I promised to send them copies of my books; the one with the foreword by Jurij Golec and, of course, the one about the camps. (They were the daughters of a Soviet general who had perished in the purges.)
“Cheers!” Nataša said after pouring everyone a drink.
“To your health,” Jurij Golec responded absentmindedly.
“There are,” Dola said, “so many beautiful things in this life. Friendship, for example. And, you see, we all need you. If you didn’t exist, where would we two have taken refuge when we got to Paris? You can’t even imagine what all Jura has done for us. His apartment is a veritable embassy for refugees from all over the East. For Russians, Poles, Ukrainians, Estonians. For everyone. How long have you known Jura?”
“For at least ten years,” I said.
“We met at a reception, a long time ago,” said Jurij Golec. “When his first book came out in French.”

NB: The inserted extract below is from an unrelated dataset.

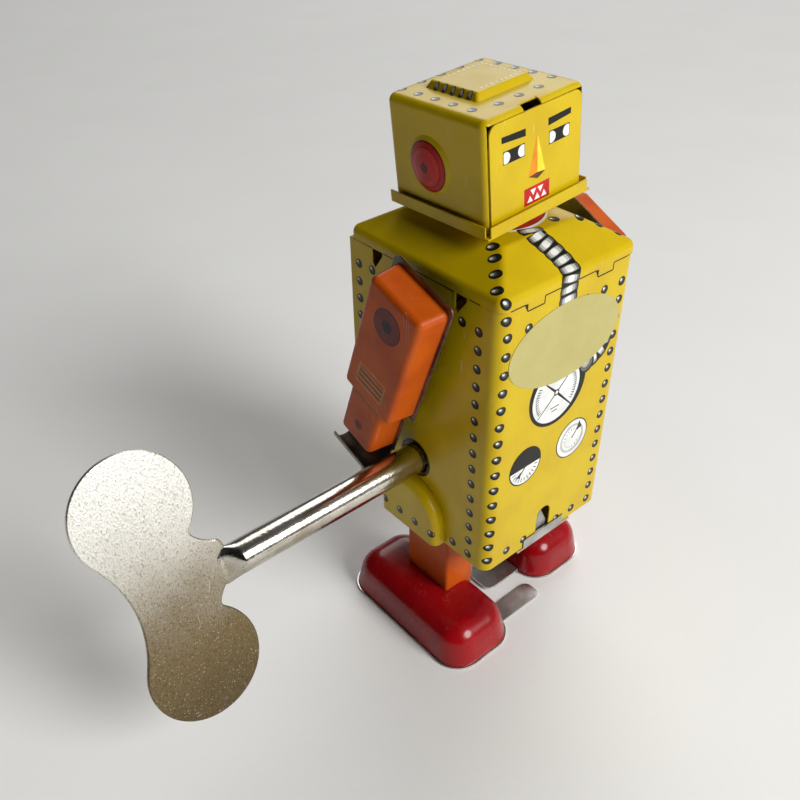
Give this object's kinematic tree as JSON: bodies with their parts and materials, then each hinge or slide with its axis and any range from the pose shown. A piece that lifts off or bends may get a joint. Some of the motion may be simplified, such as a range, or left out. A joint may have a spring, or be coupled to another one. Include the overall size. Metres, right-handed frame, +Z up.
{
  "type": "wind up tin toy",
  "caption": "Clockwork walking tin robot with a boxy body, a square head, swinging arms, sliding legs with large shoes and a pull-off butterfly key.",
  "frame": {"origin": "on the ground, under the middle of the body", "axes": "+Z up, the robot faces -Y, its right side and the winding key are towards -X"},
  "size_m": [0.1547, 0.0604, 0.1569],
  "materials": {
    "yellow_tin": "glossy printed tinplate, mustard yellow",
    "orange_tin": "glossy printed tinplate, orange",
    "red_tin": "glossy lacquered tinplate, deep red",
    "bare_tin": "bare tinplate, slightly dulled",
    "frame_steel": "plain zinc-plated steel",
    "spring_steel": "blued spring steel",
    "gear_brass": "stamped brass, satin",
    "key_nickel": "satin speckled nickel plate"
  },
  "bodies": {
    "case": {"body_shell": "yellow_tin", "back_panel": "yellow_tin", "shoulder_cover": "yellow_tin", "neck_collar": "red_tin", "neck_rivet": "frame_steel", "base_plate": "bare_tin", "motor_plate_right": "frame_steel", "motor_plate_left": "frame_steel", "frame_pillars": "frame_steel", "guide_studs": "frame_steel", "mainspring": "spring_steel", "shoulder_shaft": "frame_steel", "arm_spacers": "frame_steel"},
    "head": {"head_cap": "yellow_tin", "face_plate": "yellow_tin", "head_back": "yellow_tin", "head_tray": "yellow_tin"},
    "right_arm": {"arm_shell_right": "orange_tin", "arm_plate_right": "bare_tin"},
    "left_arm": {"arm_shell_left": "orange_tin", "arm_plate_left": "bare_tin"},
    "right_leg": {"leg_right": "orange_tin", "leg_hanger_right": "bare_tin", "shoe_right": "red_tin", "sole_right": "bare_tin"},
    "left_leg": {"leg_left": "orange_tin", "leg_hanger_left": "bare_tin", "shoe_left": "red_tin", "sole_left": "bare_tin"},
    "great_wheel": {"great_wheel": "gear_brass", "click_leaf": "spring_steel"},
    "arbor": {"winding_arbor": "frame_steel", "ratchet_wheel": "gear_brass"},
    "key": {"winding_key": "key_nickel"},
    "crank": {"crank_shaft": "frame_steel", "crank_disc_right": "frame_steel", "crank_disc_left": "frame_steel", "crank_pinion": "gear_brass", "crank_wheel": "gear_brass"},
    "escape": {"escape_arbor": "frame_steel", "escape_pinion": "gear_brass", "escape_wheel": "gear_brass"},
    "pallet": {"pallet_arbor": "frame_steel", "pallet": "frame_steel"}
  },
  "joints": [
    {"name": "great_wheel_spin", "type": "hinge", "parent": "case", "child": "great_wheel", "pos_m": [0, 0.0014, 0.057], "axis": [1, 0, 0], "continuous": true},
    {"name": "crank_spin", "type": "hinge", "parent": "case", "child": "crank", "pos_m": [0, 0.0014, 0.042], "axis": [1, 0, 0], "continuous": true},
    {"name": "escape_spin", "type": "hinge", "parent": "case", "child": "escape", "pos_m": [0, 0.0119, 0.042], "axis": [1, 0, 0], "continuous": true},
    {"name": "pallet_rock", "type": "hinge", "parent": "case", "child": "pallet", "pos_m": [0, 0.019, 0.0379], "axis": [1, 0, 0], "range_deg": [-4, 4]},
    {"name": "winding_turn", "type": "hinge", "parent": "great_wheel", "child": "arbor", "pos_m": [0, 0.0014, 0.057], "axis": [1, 0, 0], "continuous": true},
    {"name": "key_pull", "type": "slide", "parent": "arbor", "child": "key", "axis": [-1, 0, 0], "range_m": [0, 0.009]},
    {"name": "right_leg_stride", "type": "slide", "parent": "case", "child": "right_leg", "axis": [0, 1, 0], "range_m": [0, 0.009]},
    {"name": "left_leg_stride", "type": "slide", "parent": "case", "child": "left_leg", "axis": [0, 1, 0], "range_m": [-0.009, 0]},
    {"name": "right_arm_swing", "type": "hinge", "parent": "case", "child": "right_arm", "pos_m": [0, -0.0037, 0.1073], "axis": [1, 0, 0], "range_deg": [0, 330]},
    {"name": "left_arm_swing", "type": "hinge", "parent": "case", "child": "left_arm", "pos_m": [0, -0.0037, 0.1073], "axis": [1, 0, 0], "continuous": true},
    {"name": "head_turn", "type": "hinge", "parent": "case", "child": "head", "pos_m": [0.0002, 0.0012, 0.12785], "axis": [-0.0854, 0.0243, 0.996], "range_deg": [-90, 90]}
  ],
  "couplings": [
    {"joint": "crank_spin", "follows": "great_wheel_spin", "ratio": -4},
    {"joint": "escape_spin", "follows": "great_wheel_spin", "ratio": 12.8},
    {"joint": "left_leg_stride", "follows": "right_leg_stride", "ratio": -1}
  ]
}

Note: This reception had been organized by Mme Ursula Randelis, a patron of South American writers. In addition to those writers, authors from other countries passed through the side door, so to speak. The cocktail party took place on the occasion of a book launch, for a Portuguese, a Spaniard, and me; the books came out in a series devoted primarily to Latin American writers. I knew no one and didn’t dare to eat anything, because I didn’t know how to break open and eat crabs and shellfish; so I sat there the entire evening with a canapé and drank. At three o’clock in the morning a young woman suggested driving me to her place, and I threw up in her bathroom, lying there on the floor, half-dead. Fortunately, people forget things that are earmarked for oblivion. Over the course of the years the memory of that hapless reception had evaporated, and an insuperable obscurity would have descended upon it if Jurij Golec hadn’t brought it up again two or three months ago. He asked me whether Marie La Coste had written anything about my new book. I told him I didn’t know who that was. “Chivalry is an attractive personality trait to have, my dear friend, but you know you slept with her. This is an open secret. At that reception chez Ursula Randelis, you kissed her hand under her husband’s nose. And toward daybreak the two of you ducked out.”